### Aim of the task
Say how many lines include "each", with no words around the number.

Records that describe objects
+++

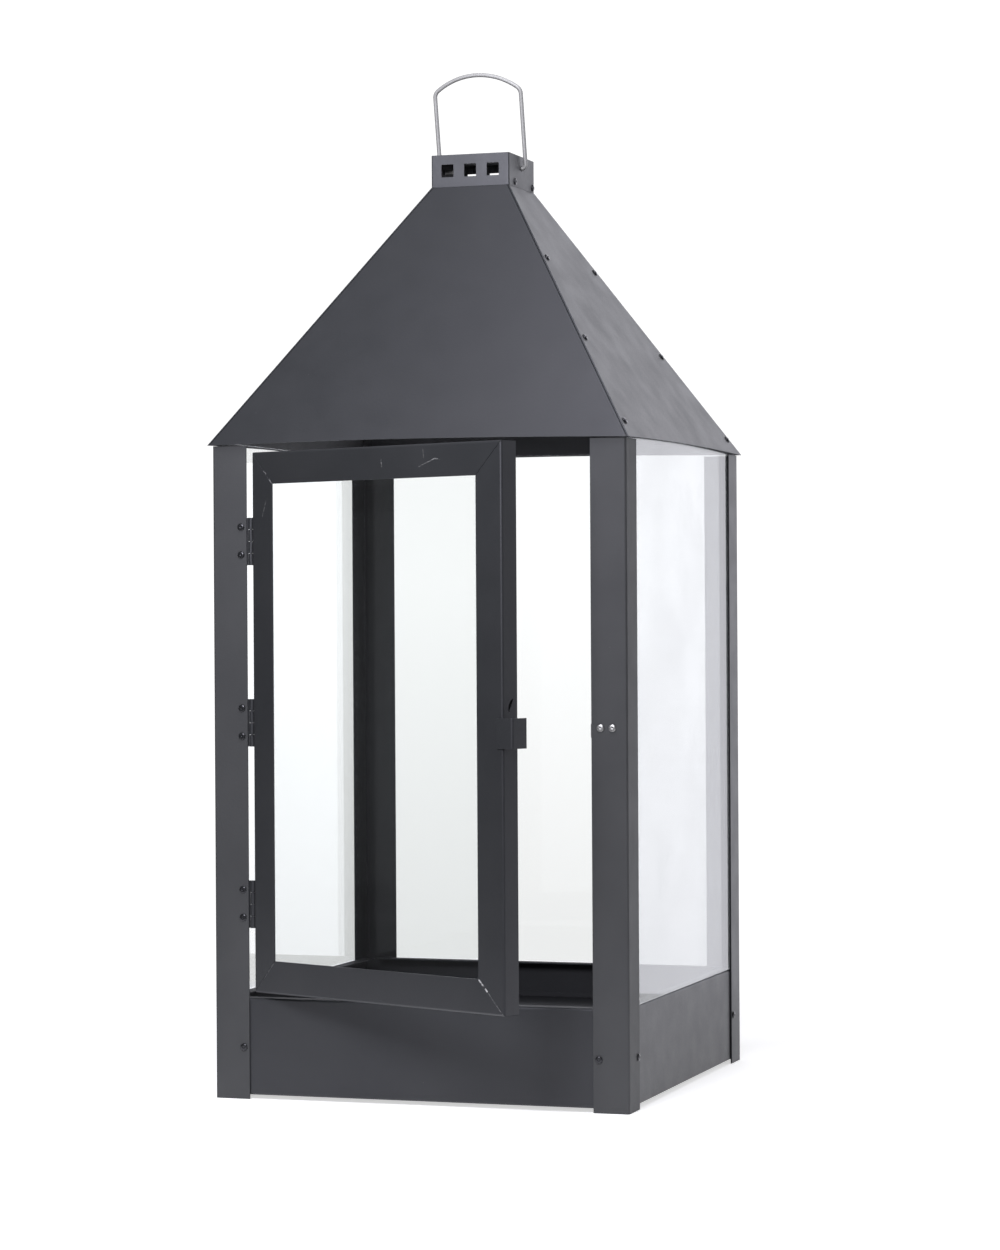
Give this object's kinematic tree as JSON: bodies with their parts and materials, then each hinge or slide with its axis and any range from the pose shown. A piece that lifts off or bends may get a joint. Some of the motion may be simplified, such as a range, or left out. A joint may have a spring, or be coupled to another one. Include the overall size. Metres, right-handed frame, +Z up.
{
  "type": "garden lantern",
  "caption": "Square glazed metal lantern with a hinged glass door, pyramid roof, vented chimney cap and wire carrying bail.",
  "frame": {"origin": "on the ground, at the middle of the footprint of the body and its door standing ajar", "axes": "+Z up, -Y out of the door side, +X to the right of someone facing the door"},
  "size_m": [0.3566, 0.4668, 0.8471],
  "materials": {
    "black_coat": "fine satin powder coat, anthracite black",
    "dark_coat": "satin powder coat, inside faces",
    "galvanised_wire": "galvanised drawn wire",
    "zinc_steel": "zinc-plated steel",
    "clear_glass": "clear float glass"
  },
  "bodies": {
    "lantern_body": {"post_front_left": "black_coat", "post_front_right": "black_coat", "post_back_left": "black_coat", "post_back_right": "black_coat", "skirt_front": "black_coat", "skirt_right": "black_coat", "skirt_back": "black_coat", "skirt_left": "black_coat", "floor_tray": "dark_coat", "pane_left": "clear_glass", "pane_right": "clear_glass", "pane_back": "clear_glass", "roof_front": "black_coat", "roof_right": "black_coat", "roof_back": "black_coat", "roof_left": "black_coat", "chimney_cap": "black_coat", "catch_spring": "zinc_steel", "hinge_bottom_post_leaf": "black_coat", "hinge_middle_post_leaf": "black_coat", "hinge_top_post_leaf": "black_coat", "hinge_bottom_pin": "zinc_steel", "hinge_middle_pin": "zinc_steel", "hinge_top_pin": "zinc_steel", "base_rivet_01": "black_coat", "base_rivet_02": "black_coat", "base_rivet_03": "black_coat", "base_rivet_04": "black_coat", "base_rivet_05": "black_coat", "base_rivet_06": "black_coat", "base_rivet_07": "black_coat", "base_rivet_08": "black_coat", "roof_rivet_01": "black_coat", "roof_rivet_02": "black_coat", "roof_rivet_03": "black_coat", "roof_rivet_04": "black_coat", "roof_rivet_05": "black_coat", "roof_rivet_06": "black_coat", "roof_rivet_07": "black_coat", "roof_rivet_08": "black_coat", "roof_rivet_09": "black_coat", "roof_rivet_10": "black_coat", "roof_rivet_11": "black_coat", "roof_rivet_12": "black_coat", "catch_rivet_01": "zinc_steel", "catch_rivet_02": "zinc_steel"},
    "door": {"door_stile_hinge": "black_coat", "door_stile_latch": "black_coat", "door_rail_bottom": "black_coat", "door_rail_top": "black_coat", "door_glass": "clear_glass", "glass_strip_hinge_side": "dark_coat", "glass_strip_latch_side": "dark_coat", "latch_plate": "black_coat", "hinge_bottom_door_leaf": "black_coat", "hinge_middle_door_leaf": "black_coat", "hinge_top_door_leaf": "black_coat"},
    "bail": {"bail_handle": "galvanised_wire"}
  },
  "joints": [
    {"name": "door_hinge", "type": "hinge", "parent": "lantern_body", "child": "door", "pos_m": [-0.142, -0.11844, 0.3052], "axis": [0, 0, 1], "range_deg": [-96.6, 23.4]},
    {"name": "bail_swing", "type": "hinge", "parent": "lantern_body", "child": "bail", "pos_m": [0, 0.05506, 0.767], "axis": [1, 0, 0], "range_deg": [-125.5, 102.5]}
  ]
}
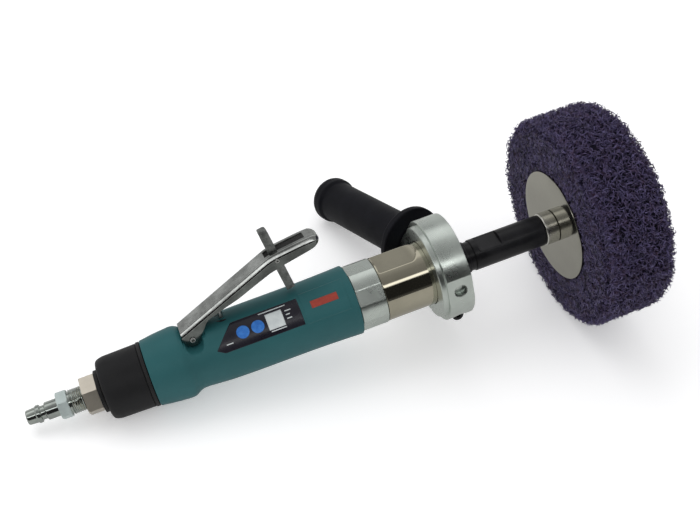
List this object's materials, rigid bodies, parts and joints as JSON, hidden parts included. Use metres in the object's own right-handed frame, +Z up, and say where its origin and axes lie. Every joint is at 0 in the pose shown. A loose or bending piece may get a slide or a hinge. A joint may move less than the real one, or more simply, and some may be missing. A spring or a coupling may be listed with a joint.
{
  "type": "die grinder",
  "caption": "Straight air die grinder with a throttle lever, side handle, geared spindle and a wide soft abrasive wheel.",
  "frame": {"origin": "centre of the drive spindle's flat front end face", "axes": "+X along the spindle, out of its front end; +Z up through the throttle lever; +Y towards the side handle"},
  "size_m": [0.444, 0.2262, 0.155],
  "materials": {
    "body_composite": "satin moulded blue-green composite",
    "cap_plastic": "matt black moulding",
    "black_rubber": "matt",
    "nickel_plate": "warm satin nickel plate",
    "zinc_plate": "bright zinc plate",
    "bright_alloy": "turned, satin",
    "bright_chrome": "bright chrome plate",
    "polished_steel": "mirror-polished stainless",
    "black_oxide": "oiled black oxide on steel",
    "tool_steel": "ground",
    "brass": "machined",
    "felt": "open felt",
    "phenolic": "cloth-filled phenolic",
    "fibre_web": "open non-woven abrasive web"
  },
  "bodies": {
    "tool_body": {"motor_housing": "body_composite", "exhaust_cap": "cap_plastic", "cap_gasket": "black_rubber", "muffler_felt": "felt", "inlet_bushing": "nickel_plate", "inlet_washer": "black_rubber", "plug_nipple": "zinc_plate", "clamp_nut": "bright_alloy", "gear_housing": "nickel_plate", "gear_cover_plate": "tool_steel", "ring_gear": "tool_steel", "spindle_bearing_rear": "tool_steel", "bearing_spacer": "tool_steel", "spindle_bearing_front": "tool_steel", "nose_retainer": "black_oxide", "motor_cylinder": "tool_steel", "front_end_plate": "tool_steel", "rear_end_plate": "tool_steel", "front_rotor_bearing": "tool_steel", "rear_rotor_bearing": "tool_steel", "handle_ring": "bright_alloy", "ring_screw": "black_oxide", "handle_stud": "zinc_plate", "side_handle": "black_rubber", "lever_pivot_pin": "tool_steel", "valve_guide": "tool_steel", "valve_seat": "brass", "valve_spring": "tool_steel"},
    "spindle": {"drive_spindle": "black_oxide", "planet_pin_1": "tool_steel", "planet_pin_2": "tool_steel", "planet_pin_3": "tool_steel", "shaft_collar": "nickel_plate", "rear_flange": "polished_steel", "grinding_wheel": "fibre_web", "wheel_bushing": "cap_plastic", "front_flange": "polished_steel", "lock_washer": "tool_steel", "spindle_nut": "zinc_plate"},
    "rotor": {"motor_rotor": "tool_steel", "rotor_vane_1": "phenolic", "rotor_vane_2": "phenolic", "rotor_vane_3": "phenolic", "rotor_vane_4": "phenolic", "rotor_vane_5": "phenolic", "sun_pinion": "tool_steel"},
    "planet_1": {"planet_gear_1": "tool_steel"},
    "planet_2": {"planet_gear_2": "tool_steel"},
    "planet_3": {"planet_gear_3": "tool_steel"},
    "lever": {"throttle_lever": "bright_chrome", "lock_pin": "tool_steel", "lock_spring": "tool_steel"},
    "lock": {"lock_lever": "black_oxide"},
    "valve": {"valve_stem": "tool_steel"}
  },
  "joints": [
    {"name": "spindle_spin", "type": "hinge", "parent": "tool_body", "child": "spindle", "pos_m": [0, 0, 0], "axis": [1, 0, 0], "continuous": true},
    {"name": "rotor_spin", "type": "hinge", "parent": "tool_body", "child": "rotor", "pos_m": [-0.267, 0, 0], "axis": [1, 0, 0], "continuous": true},
    {"name": "planet_1_spin", "type": "hinge", "parent": "spindle", "child": "planet_1", "pos_m": [-0.193, 0.00945, 0], "axis": [1, 0, 0], "continuous": true},
    {"name": "planet_2_spin", "type": "hinge", "parent": "spindle", "child": "planet_2", "pos_m": [-0.193, -0.00473, 0.00818], "axis": [1, 0, 0], "continuous": true},
    {"name": "planet_3_spin", "type": "hinge", "parent": "spindle", "child": "planet_3", "pos_m": [-0.193, -0.00473, -0.00818], "axis": [1, 0, 0], "continuous": true},
    {"name": "lever_press", "type": "hinge", "parent": "tool_body", "child": "lever", "pos_m": [-0.329, 0, 0.0188], "axis": [0, 1, 0], "range_deg": [0, 9.5], "stiffness_Nm_per_rad": 1.6, "springref_deg": -20.05},
    {"name": "lock_swing", "type": "hinge", "parent": "lever", "child": "lock", "pos_m": [-0.2624, 0, 0.0537], "axis": [0, 1, 0], "range_deg": [0, 76]},
    {"name": "valve_stroke", "type": "slide", "parent": "tool_body", "child": "valve", "axis": [0, 0, -1], "range_m": [0, 0.0047], "deforming": ["valve_spring"]}
  ],
  "couplings": [
    {"joint": "rotor_spin", "follows": "spindle_spin", "ratio": 4.5},
    {"joint": "planet_1_spin", "follows": "spindle_spin", "ratio": -2.8},
    {"joint": "planet_2_spin", "follows": "spindle_spin", "ratio": -2.8},
    {"joint": "planet_3_spin", "follows": "spindle_spin", "ratio": -2.8},
    {"joint": "lock_swing", "follows": "lever_press", "ratio": 8},
    {"joint": "valve_stroke", "follows": "lever_press", "m_per_rad": 0.028}
  ]
}
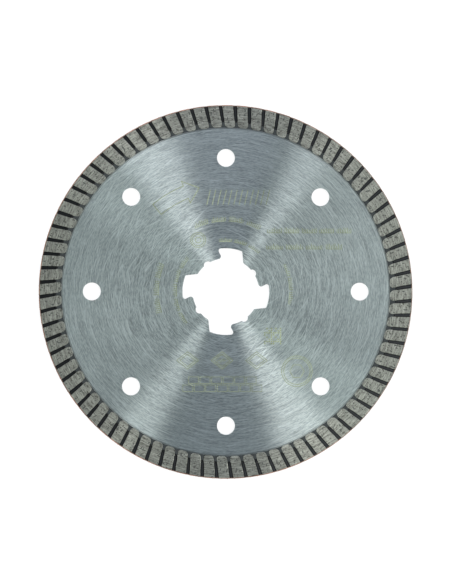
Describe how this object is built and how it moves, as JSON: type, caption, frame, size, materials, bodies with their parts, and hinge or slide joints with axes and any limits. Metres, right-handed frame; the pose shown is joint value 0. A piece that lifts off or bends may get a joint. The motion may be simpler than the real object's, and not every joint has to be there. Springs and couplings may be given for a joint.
{
  "type": "diamond cutting blade",
  "caption": "Thin steel cutting disc with a slotted continuous diamond rim, a four-lobed quick-change arbor hole and a ring of round vent holes.",
  "frame": {"origin": "middle of the arbor hole, at the middle of the blade's thickness", "axes": "+Z along the arbor axis out of the front (marked) face, the blade lying flat; +X and +Y each through the middle of a vent hole"},
  "size_m": [0.125, 0.125, 0.0014],
  "materials": {
    "ground_steel": "ground, with fine circular grinding marks",
    "sintered_matrix": "sintered metal, ground on the lands and dark in the slots",
    "diamond": "dark translucent crystal"
  },
  "bodies": {
    "root": {"steel_core": "ground_steel", "diamond_rim": "sintered_matrix", "diamond_grit_front": "diamond", "diamond_grit_rear": "diamond", "diamond_grit_edge": "diamond"}
  },
  "joints": []
}
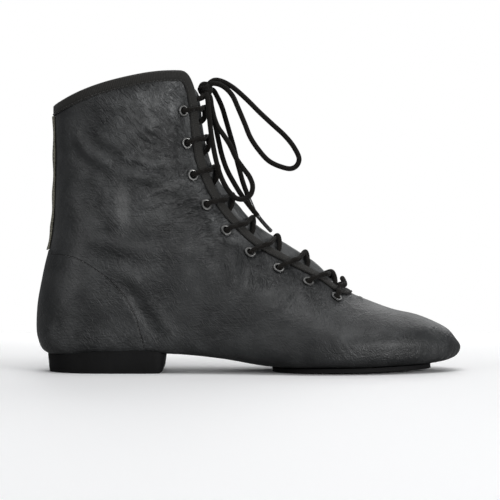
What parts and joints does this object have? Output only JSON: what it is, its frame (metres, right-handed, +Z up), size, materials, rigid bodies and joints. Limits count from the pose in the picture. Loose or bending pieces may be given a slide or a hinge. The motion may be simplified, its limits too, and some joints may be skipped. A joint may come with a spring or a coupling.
{
  "type": "dance boot",
  "caption": "Soft leather lace-up dance boot with a split sole, low heel, bound collar and tongue; stands empty on heel and forefoot.",
  "frame": {"origin": "on the ground under the middle of the heel block", "axes": "+X towards the toe, -Y towards the outer side of the foot, +Z up"},
  "size_m": [0.2584, 0.0893, 0.1826],
  "materials": {
    "leather": "soft semi-gloss black leather with a fine grain",
    "lining": "matt dark fabric lining",
    "rubber": "matt black rubber and suede",
    "ribbon": "ribbed woven ribbon",
    "eyelet": "glossy black enamel",
    "lace": "round braided cotton",
    "lace_tip": "glossy black tip"
  },
  "bodies": {
    "root": {"upper": "leather", "tongue": "leather", "insole": "lining", "sole_front": "rubber", "heel": "rubber", "collar_binding": "ribbon", "back_strip": "ribbon", "eyelet_outer_1": "eyelet", "eyelet_outer_2": "eyelet", "eyelet_outer_3": "eyelet", "eyelet_outer_4": "eyelet", "eyelet_outer_5": "eyelet", "eyelet_outer_6": "eyelet", "eyelet_outer_7": "eyelet", "eyelet_outer_8": "eyelet", "eyelet_outer_9": "eyelet", "eyelet_inner_1": "eyelet", "eyelet_inner_2": "eyelet", "eyelet_inner_3": "eyelet", "eyelet_inner_4": "eyelet", "eyelet_inner_5": "eyelet", "eyelet_inner_6": "eyelet", "eyelet_inner_7": "eyelet", "eyelet_inner_8": "eyelet", "eyelet_inner_9": "eyelet", "lace_crossing_1": "lace", "lace_crossing_2": "lace", "lace_crossing_3": "lace", "lace_crossing_4": "lace", "lace_crossing_5": "lace", "lace_crossing_6": "lace", "lace_crossing_7": "lace", "lace_crossing_8": "lace", "lace_bar": "lace", "lace_ties": "lace", "lace_knot": "lace", "lace_loop_large": "lace", "lace_loop_small": "lace", "lace_end_long": "lace", "lace_end_short": "lace", "lace_tip_long": "lace_tip", "lace_tip_short": "lace_tip"}
  },
  "joints": []
}
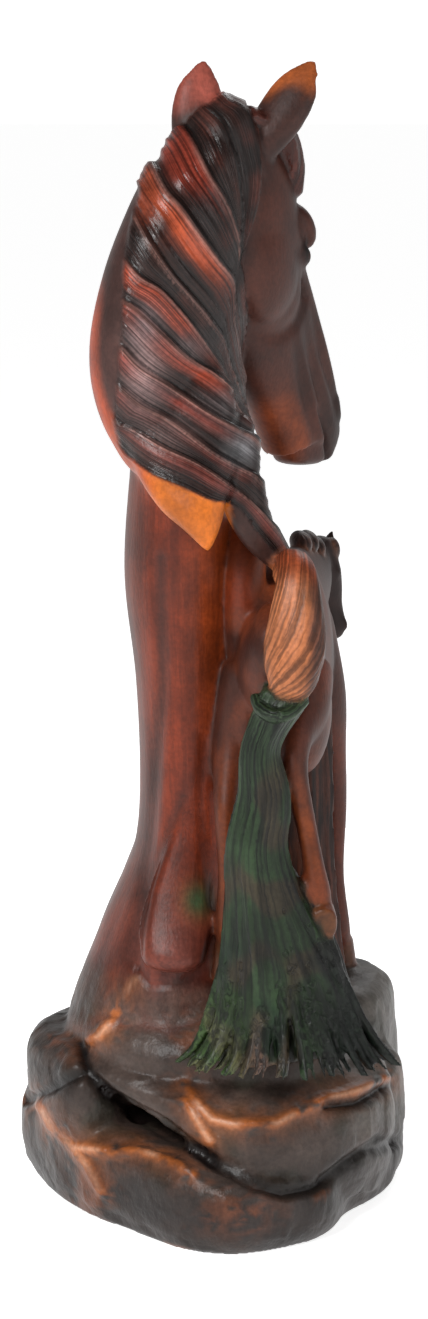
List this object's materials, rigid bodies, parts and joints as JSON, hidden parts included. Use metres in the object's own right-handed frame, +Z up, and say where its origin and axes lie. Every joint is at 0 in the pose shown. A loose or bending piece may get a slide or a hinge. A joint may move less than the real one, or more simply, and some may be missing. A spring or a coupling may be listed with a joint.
{
  "type": "horse and foal figurine",
  "caption": "Cast resin statuette of a mare's head and arched neck rising from a rock, with a foal walking beside it and a tuft of tall grass under its tail.",
  "frame": {"origin": "on the flat underside, in the middle of the rock's width and length", "axes": "+Z up, +Y the way the foal walks, +X towards the side that the foal stands on; the picture looks along +Y"},
  "size_m": [0.106, 0.12, 0.3006],
  "materials": {
    "painted_resin": "cast resin stained reddish brown to near black, green painted grass, dark rock with orange worn ridges, satin varnish"
  },
  "bodies": {
    "root": {"mare_and_foal_casting": "painted_resin"}
  },
  "joints": []
}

+++

### Expected answer
2